How to be productive

So am I robot that sits in a chair for 14 hours per day?

No, not even close.

Instead, I manage my time, energy, and creativity so that I get a lot done by working at the right time. And yes, that means getting up early – because that is when I work fastest and most creatively.

I’m going to share my daily schedule with you, and before you start making excuses that you don’t want to get up early to work, listen to what Neil Strauss, author of the NY Times best-seller, “The Game” said about his experiment:

“Instead of staying up all night writing, I decided to do one of my thirty-day experiments: I spent a month going to bed at 9:30 p.m. every night and waking up at 5:30 a.m.

“Though it meant dashing out of dinners early, turning down all nighttime plans, and going to sleep with work still unfinished, I discovered that I was much more productive this way. By the time most of my friends were waking up, I’d already finished much of my work for the day.”

So here’s my daily schedule. Now remember, I’m running not one, not two, but MORE than three internet businesses. If I just wanted to make $100k with minimum work on one business, I could do that in just a few hours per week.

My Daily Schedule

5 – Wake-up, bundle up, hydrate, and head out on a dog walk

6:30 – Daily Readings & II-Email/Blog

(I’ll devote another post in the near future to my “daily readings”.)

7 – Write 500 words on one of my newsletters, reports, or e-books

8 – Workout

9 – Review emails and post to Facebook and blog

9:30 – Dog walk

10 – Focused block of time on a major project

12 – Lunch, news reading and emergency dog walk (if he’s bugging me)

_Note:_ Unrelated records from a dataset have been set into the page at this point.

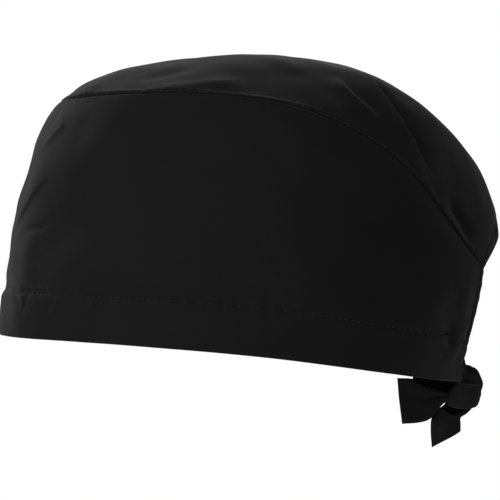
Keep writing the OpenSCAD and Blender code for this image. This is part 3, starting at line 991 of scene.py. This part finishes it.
def knot_lobe():
    """The bight of the other tie, which arches over the band."""
    front = at_knot([(-4.6, -4.0, 1.0), (-5.6, -4.4, 6.0), (-3.4, -4.2, 9.8), (1.0, -3.6, 11.4),
                     (4.0, -3.2, 9.8), (3.6, -3.4, 6.0), (2.8, -3.6, 1.0)])
    rear = at_knot([(-4.6, 6.0, 1.0), (-5.6, 7.2, 4.8), (-3.4, 5.8, 8.4), (1.0, 4.9, 10.2),
                    (4.0, 5.8, 9.0), (4.0, 7.8, 5.2), (3.2, 7.4, 1.0)])

    def relief(f, g):
        dome = 1.1 * (1 - g**2)
        crease = -0.30 * bump(g + 0.30 - 0.9 * (f - 0.7), 0.13) * np.sin(np.pi * f)
        second = -0.25 * bump(g - 0.35 + 0.6 * (f - 0.6), 0.12) * np.sin(np.pi * f)
        return dome + crease + second

    piece = strip_between("knot_bight", front, rear, knot_cloth_painted_light, 1.5, (120, 44), relief)
    tie_piece(piece, ["knot_core"], "cap")


def knot_heart():
    """The tie crumpled inside the knot, which fills it between band and bight."""
    u = np.linspace(0, np.pi, 41)
    w = np.linspace(0, 2 * np.pi, 65)[:-1]
    grid_u, grid_w = np.meshgrid(u, w, indexing="ij")
    p = np.stack([5.0 * np.sin(grid_u) * np.cos(grid_w), 5.6 * np.sin(grid_u) * np.sin(grid_w),
                  8.0 * np.cos(grid_u) + 2.6], -1)
    p += unit(p) * (0.45 * waves(grid_w * 6 + 2 * np.sin(grid_u * 3), 4.2, 51)
                    * np.sin(grid_u))[..., None]
    faces = grid_faces(*grid_u.shape, wrap=True)[:, ::-1].tolist()
    piece = make_mesh("knot_heart", at_knot(p), faces, tie_cloth_painted_light, arc_uv(p))
    weld(piece)
    fix(piece)


def bend_to(piece):
    """The piece's placing is baked into its points."""
    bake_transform(piece)


def tail_piece(name, low, high, relief, node, body, seams):
    """Free end of a tie. seams are its rows of edge stitching: where each lies across it, and where
    it starts."""
    piece = strip_between(name, low, high, tie_cloth_painted_light, 1.0, (110, 60), relief,
                          taper=(0.3, 0.75))
    for row, (across, start) in enumerate(seams, 1):
        f = np.linspace(start, 0.97, 80)
        g = np.array([across - 0.02, across, across + 0.02])
        middle, normals = strip_surface(low, high, f, g, relief)
        for side_sign, word in ((1, "near"), (-1, "far")):
            out = normals[:, 1] * side_sign
            stitched = stitches(f"{name}_stitches_{row}_{word}", middle[:, 1] + out * 0.48,
                                out, thread, pitch=2.4)
            fix(stitched, body)
    bend_to(piece)
    tie_piece(piece, node, None)


def left_tail():
    """Stands forward from the knot: gathered at its root, and cut nearly square."""
    high = at_knot([(2.2, -6.6, -1.2), (3.0, -10.0, 0.0), (3.9, -14.8, 1.2), (4.4, -19.4, 1.9),
                    (4.4, -24.4, 3.9), (3.6, -31.2, 3.6)])
    low = at_knot([(2.2, -6.8, -4.4), (2.6, -9.2, -5.8), (3.0, -11.9, -10.0),
                   (3.4, -14.6, -13.4), (3.6, -19.1, -15.4), (4.6, -27.0, -16.7)])

    def relief(f, g):
        gather = np.clip(1 - f, 0, 1) ** 1.6
        return (1.3 * gather * np.sin(2.4 * np.pi * g + 0.4)
                + 0.9 * f * np.sin(np.pi * (g * 0.8 + 0.15)) + 0.5 * np.sin(2.2 * f))

    def shadow_fold_relief(f, g):
        return 0.2 * np.sin(1.5 * np.pi * g + 4 * f) * (1 - 0.7 * f)

    upper = at_knot([(8.0, -5.0, 5.4), (10.6, -9.6, 5.8), (12.0, -14.8, 6.0), (11.4, -20.0, 6.0),
                     (8.4, -24.8, 5.8)])
    under = at_knot([(-0.6, -6.2, -2.6), (0.4, -10.0, -1.2), (1.6, -14.8, 0.2), (2.4, -19.4, 1.0),
                     (3.2, -24.2, 2.6)])
    # Painted shadow: a near-black strip fills the recess between the hem's end and the tail's top
    # edge.
    turned = strip_between("tail_left_painted_shadow_fold", under, upper, fold_shade, 0.9, (90, 24),
                           shadow_fold_relief)
    bend_to(turned)
    tail_piece("tail_left_cloth", low, high, relief, ["tail_left"], "left_tail",
               [(-0.86, 0.42), (0.86, 0.42)])


def right_tail():
    """Hangs from the knot: one side is folded under, as a near-black strip of painted shadow, and
    its end is cut on the slant.
    """
    front = at_knot([(-1.2, -6.4, -3.6), (-2.0, -8.2, -7.2), (-3.0, -11.3, -10.1),
                     (-3.4, -12.7, -14.0), (-3.2, -12.3, -20.0), (-2.6, -11.1, -26.6)])
    rear = at_knot([(-0.2, 5.4, -3.6), (-1.0, 5.0, -6.4), (-2.4, 3.0, -9.6), (-2.8, 0.6, -11.8),
                    (-3.0, 0.9, -14.4), (-3.4, 1.4, -18.0)])

    def relief(f, g):
        gather = np.clip(1 - 1.2 * f, 0, 1) ** 1.3
        return (1.1 * gather * np.sin(2.2 * np.pi * g)
                + 0.7 * f * np.sin(np.pi * (0.9 * g + 0.4)))

    upper = at_knot([(0.8, -7.9, -5.6), (1.6, -4.0, -5.6), (1.8, 0.0, -5.0), (1.4, 4.6, -4.4)])
    under = at_knot([(-1.0, -8.4, -8.2), (-0.4, -4.4, -10.8), (0.2, -0.8, -9.4), (1.0, 4.2, -5.4)])
    # Painted shadow: a near-black strip fills the pit under the knot's band.
    turned = strip_between("tail_right_painted_shadow_fold", under, upper, fold_shade, 0.8, (60, 20))
    bend_to(turned)
    tail_piece("tail_right_cloth", front, rear, relief, ["tail_right"], "right_tail",
               [(-0.84, 0.5), (0.84, 0.5)])


tie(1, "tie_left_cloth", "tie_left")
tie(-1, "tie_right_cloth", "tie_right")
wrap_band()
knot_lobe()
knot_heart()
left_tail()
right_tail()

# ---------- camera, floor and light, in metres ----------

TARGET = Vector((0.0, 0.0, 0.065))
AZIMUTH, ELEVATION, ROLL = (math.radians(d) for d in (86.0, 0.0, 6.1))
DISTANCE = 1.1
LENS = 176.0
AIM = (-0.0010, -0.0160)  # how far from the target the middle of the frame is
FLOOR_HEIGHT = -1.25
LIGHT_AIM = Vector((0.0, 0.0, 0.06))
LIGHTS = [  # name, place, size across and power
    ("overhead", (0.9, -1.1, 1.1), 0.9, 2.7),
    ("front", (-0.1, -1.6, 0.6), 1.0, 1.5),
    ("rim", (-1.0, -1.0, 0.9), 0.8, 7.8),
    ("near_fill", (1.5, -0.85, 0.3), 1.4, 9.3),
    ("far_fill", (-1.6, 0.4, 0.4), 1.4, 4.6),
    ("rear_fill", (-0.6, 1.6, 0.5), 1.2, 1.9),
    ("bounce", (0.0, 0.0, -0.30), 1.6, 1.6),
]


def make_camera():
    back = Vector((math.sin(AZIMUTH) * math.cos(ELEVATION),
                   -math.cos(AZIMUTH) * math.cos(ELEVATION), math.sin(ELEVATION)))
    right = Vector((math.cos(AZIMUTH), math.sin(AZIMUTH), 0))
    up = back.cross(right)
    x = right * math.cos(ROLL) + up * math.sin(ROLL)
    y = up * math.cos(ROLL) - right * math.sin(ROLL)
    place = TARGET + back * DISTANCE
    z = (place - (TARGET + x * AIM[0] + y * AIM[1])).normalized()
    x = y.cross(z).normalized()
    y = z.cross(x)
    camera = bpy.data.objects.new("camera", bpy.data.cameras.new("camera"))
    camera.data.lens = LENS
    camera.data.clip_start = 0.05
    camera.matrix_world = Matrix.Translation(place) @ Matrix((x, y, z)).transposed().to_4x4()
    bpy.context.scene.collection.objects.link(camera)
    bpy.context.scene.camera = camera


def make_lights():
    for name, place, size, power in LIGHTS:
        light = bpy.data.lights.new(name, "AREA")
        light.shape = "DISK"
        light.size = size
        light.energy = power
        obj = bpy.data.objects.new(name, light)
        obj.location = place
        obj.rotation_euler = (Vector(place) - LIGHT_AIM).to_track_quat("Z", "Y").to_euler()
        obj.visible_camera = False
        bpy.context.scene.collection.objects.link(obj)


def pale_material():
    """Matt pale floor with a faint grain, bright enough to fade into the background."""
    pale, shader = principled("pale_floor", (0.92, 0.92, 0.92), 0.9)
    grain = add(pale.node_tree.nodes, "ShaderNodeTexNoise", Scale=40.0)
    raise_surface(pale, shader, grain.outputs["Fac"], Strength=0.05)
    shader.inputs["Emission Color"].default_value = (1, 1, 1, 1)
    shader.inputs["Emission Strength"].default_value = 1.0
    return pale


def make_floor():
    bpy.ops.mesh.primitive_circle_add(vertices=96, radius=30, fill_type="NGON",
                                      location=(0, 0, FLOOR_HEIGHT))
    floor = bpy.context.object
    floor.name = "floor"
    floor.data.materials.append(pale_material())
    floor.visible_diffuse = False
    floor.visible_glossy = False


def make_world():
    """White background that the camera sees, but that sheds no light on the cap."""
    world = bpy.data.worlds.new("studio")
    bpy.context.scene.world = world
    world.use_nodes = True
    world.node_tree.nodes["Background"].inputs["Color"].default_value = (1, 1, 1, 1)
    world.node_tree.nodes["Background"].inputs["Strength"].default_value = 1.0
    world.cycles_visibility.diffuse = False
    world.cycles_visibility.glossy = False
    bpy.context.scene.view_settings.view_transform = "Standard"


make_camera()
make_floor()
make_world()
make_lights()
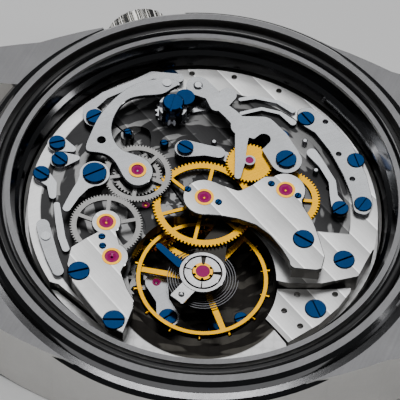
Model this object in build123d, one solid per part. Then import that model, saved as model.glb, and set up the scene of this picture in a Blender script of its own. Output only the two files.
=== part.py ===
from build123d import *
import os
from math import acos, atan2, cos, degrees, hypot, pi, radians, sin

# A hand-wound chronograph movement, seen from its bridge side, cased up in a case middle
# whose back is off. Millimetres. The origin is on the movement's axis in the plane of the
# dial seat, +Z points out through the case back, +X runs from lug to lug.

# Movement and its main levels
movement_r = 15.5
plate_t = 1.8
bridge_t = 1.0
bridge_gap = 1.2
seat_clearance = 0.05
plate_top = plate_t
bridge_low = plate_top + bridge_gap
bridge_top = bridge_low + bridge_t
bridges_r = movement_r - 0.3 * bridge_t
lower_bridge_top = bridge_top - 0.9 * bridge_t

# Case middle
case_bottom = -2.0
dial_ledge_w = 0.9
dial_opening_r = movement_r - dial_ledge_w
inner_land_step = 1.61
inner_land_r = movement_r + inner_land_step
inner_land_w = 0.46
inner_land_top = 6.8
gasket_groove_w = 1.29
outer_land_w = 0.6
outer_land_r = inner_land_r + gasket_groove_w + outer_land_w
outer_land_top = 7.3
case_rim_w = 1.4
case_r = outer_land_r + case_rim_w
body_top = 6.2
groove_floor = 6.05
wall_step = 0.35
lug_gap_half = 10.0
lug_l = 3.9
lug_reach = case_r + lug_l
lug_edge = 0.35
strap_bar_r = 0.45
strap_bar_inset = 2.1
strap_bar_x = lug_reach - strap_bar_inset
strap_bar_z = 3.6
gasket_r = 0.42

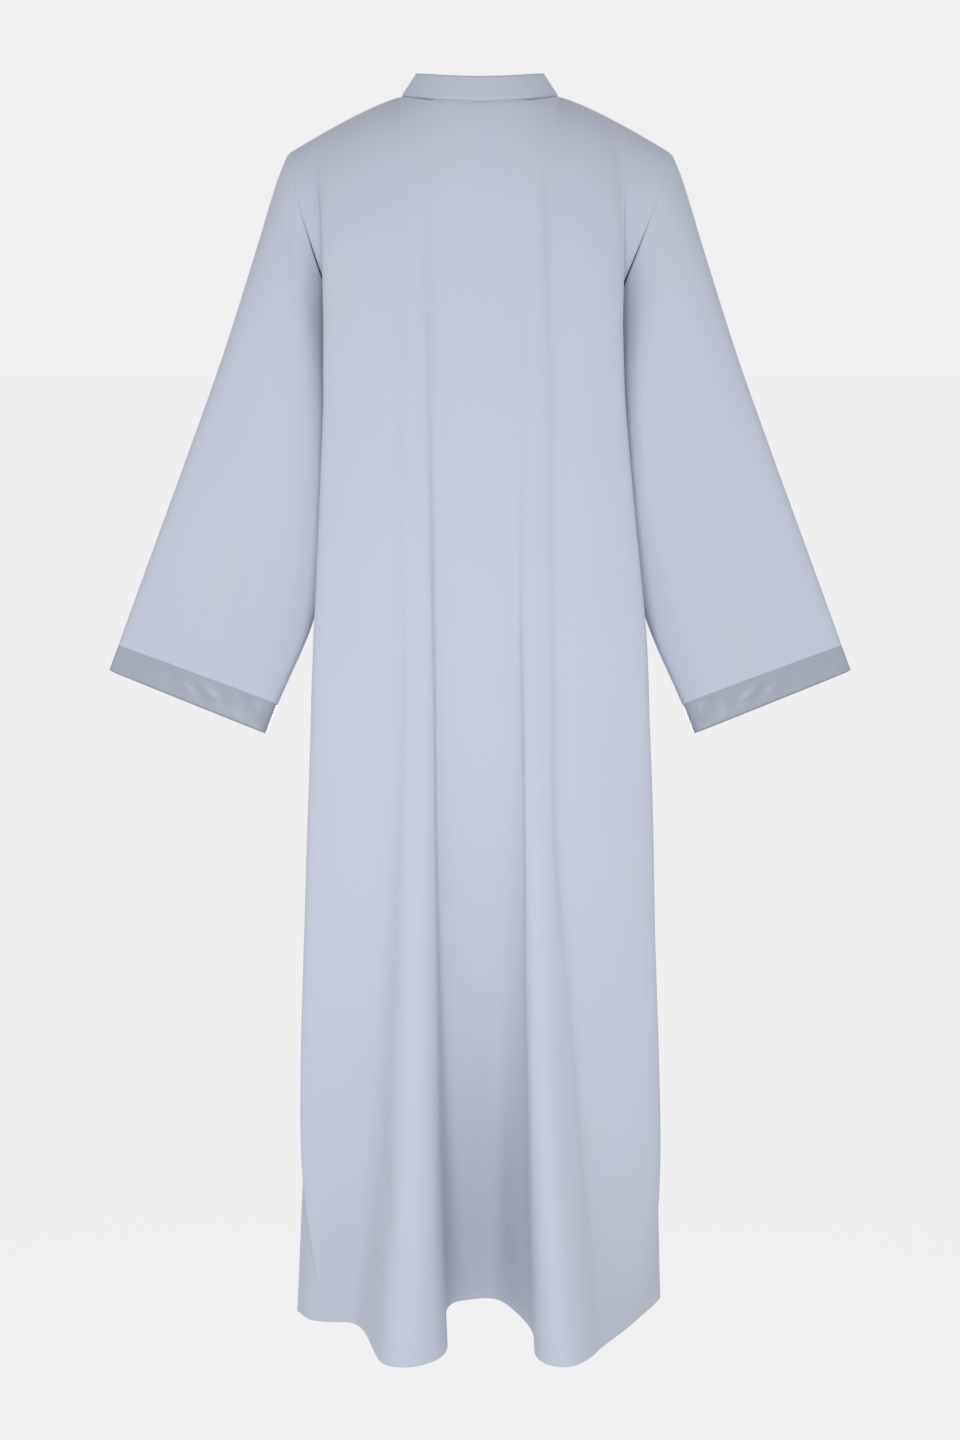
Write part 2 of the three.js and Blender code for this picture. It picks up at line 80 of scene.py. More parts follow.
# fold lines run down the cloth, from the wearer's left side seam to the right one: top is where
# each meets the shoulder seam or the neckline, then come its place and depth at the chest and
# at the hem
foldColumns = ("line", "top", "chest", "chestY", "hem", "hemY")
backFolds = (
    ("left side seam", -0.214, -0.155, 0, -0.2205, -0.038),
    ("left underarm", -0.205, -0.153, -0.034, -0.205, -0.064),
    ("left tuck", -0.192, -0.149, -0.066, -0.192, -0.070),
    ("left outer fold", -0.178, -0.181, -0.095, -0.174, -0.072),
    ("left panel", -0.146, -0.136, -0.107, -0.15, -0.072),
    ("left flute foot", -0.112, -0.106, -0.109, -0.136, -0.096),
    ("left flute wall", -0.088, -0.092, -0.110, -0.1235, -0.15),
    ("left flute crest", -0.077, -0.078, -0.115, -0.112, -0.192),
    ("left flute brow", -0.066, -0.066, -0.115, -0.072, -0.197),
    ("left flute edge", -0.056, -0.056, -0.112, -0.034, -0.16),
    ("left flute back", -0.045, -0.048, -0.108, -0.043, -0.085),
    ("valley left", -0.026, -0.034, -0.110, -0.04, -0.018),
    ("valley", -0.003, -0.006, -0.110, -0.01, -0.005),
    ("valley right", 0.019, 0.022, -0.110, 0.022, -0.001),
    ("right flute foot", 0.033, 0.035, -0.109, 0.046, -0.048),
    ("right flute wall", 0.044, 0.043, -0.110, 0.0655, -0.105),
    ("right flute brow", 0.055, 0.051, -0.114, 0.061, -0.17),
    ("right flute crest", 0.068, 0.061, -0.115, 0.086, -0.197),
    ("right flute side", 0.088, 0.074, -0.111, 0.116, -0.19),
    ("right slope", 0.107, 0.090, -0.107, 0.15, -0.128),
    ("right panel", 0.126, 0.120, -0.108, 0.174, -0.09),
    ("right outer fold", 0.146, 0.164, -0.090, 0.194, -0.052),
    ("right tuck", 0.172, 0.143, -0.068, 0.208, -0.027),
    ("right underarm", 0.199, 0.143, -0.034, 0.215, -0.012),
    ("right side seam", 0.214, 0.143, 0, 0.2205, 0),
)
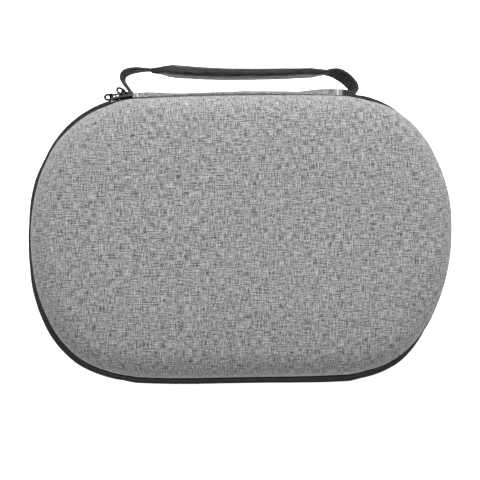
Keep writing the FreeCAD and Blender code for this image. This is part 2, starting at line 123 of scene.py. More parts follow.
# How far the soft case strays from its mould, by the angle of the outward normal: millimetres outwards.
SHELL_STRAY = (
    (-166, 0.4), (-158, 0.7), (-146, 0.6), (-127, 0.8), (-112, 0.3), (-96, 0.2), (-93, 0.8), (-92, 1.3),
    (-91, 0.6), (-90, 0.3), (-89, 0.7), (-88, 1.6), (-87, 2.0), (-80, 0.9), (-68, 0.9), (-57, 0.4),
    (-45, -0.4), (-34, -1.3), (-26, -1.0), (-19, -0.4), (-13, 0.3), (-7, 0.8), (0, 1.2), (6, 2.1),
    (12, 2.5), (19, 2.3), (27, 1.8), (37, 1.3), (49, 1.1), (62, 0.5), (74, -0.6), (85, -0.1),
    (87, 0.6), (88.5, 0.1), (90, -0.7), (91.5, -0.5), (93, 0.0), (99, -0.8), (107, -2.0), (120, -2.0),
    (132, -2.1), (145, -1.2), (156, -0.8), (162, -0.1), (168, -0.3), (181, -0.3), (188, -0.1),
)
ZIP_STRAY = (
    (-166, 1.3), (-158, 2.1), (-150, 2.3), (-140, 2.2), (-127, 2.0), (-112, 0.5), (-100, -0.1), (-93, 0.8),
    (-92, 1.3), (-91, 0.6), (-90, 0.3), (-89, 0.8), (-88, 2.0), (-87, 2.8), (-80, 1.7), (-68, 2.0),
    (-57, 2.0), (-47, 0.7), (-34, -1.3), (-26, -1.0), (-19, -0.4), (-13, 0.3), (-7, 0.8), (0, 1.2),
    (6, 2.1), (12, 2.5), (19, 2.3), (27, 1.8), (37, 1.4), (49, 1.4), (62, 1.8), (74, 1.4),
    (87, 0.0), (155, 0.0), (162, 1.1), (168, 0.6), (175, -0.6), (181, -0.6), (188, -0.1),
)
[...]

1 – Focused block of time on a major project

2:30 – Break

3 – Focused block of time on a major project OR telephone interviews

4:55 – Plan next day

5 – Reading (financial newsletters, fiction, or marketing)

6 – Dog

7 – Dinner and free time

9:30 – Sleep

That’s an 8-hour work day, plus a workout, plus 2.5 hours with the dog (AND he spends all afternoon with a dog walker!), plus 2.5 hours at night for whatever.

By the way, you should outsource and delegate all menial tasks as soon as you can afford it. That means no running errands, such as groceries or dry cleaning or going to the UPS store.

If you can find someone trustworthy to do that for minimum wage, get it off your plate immediately.

That said, mine is NOT a perfect schedule. I’d probably be better off “outsourcing” more dog walks…and leaving my workout to the end of the day.

But, at least, I’m in control and I get a LOT done.

Take control of your time,

Craig Ballantyne

“Winners habitually face the work of each day with the purpose of discovering what can be done instead of what cannot be done.”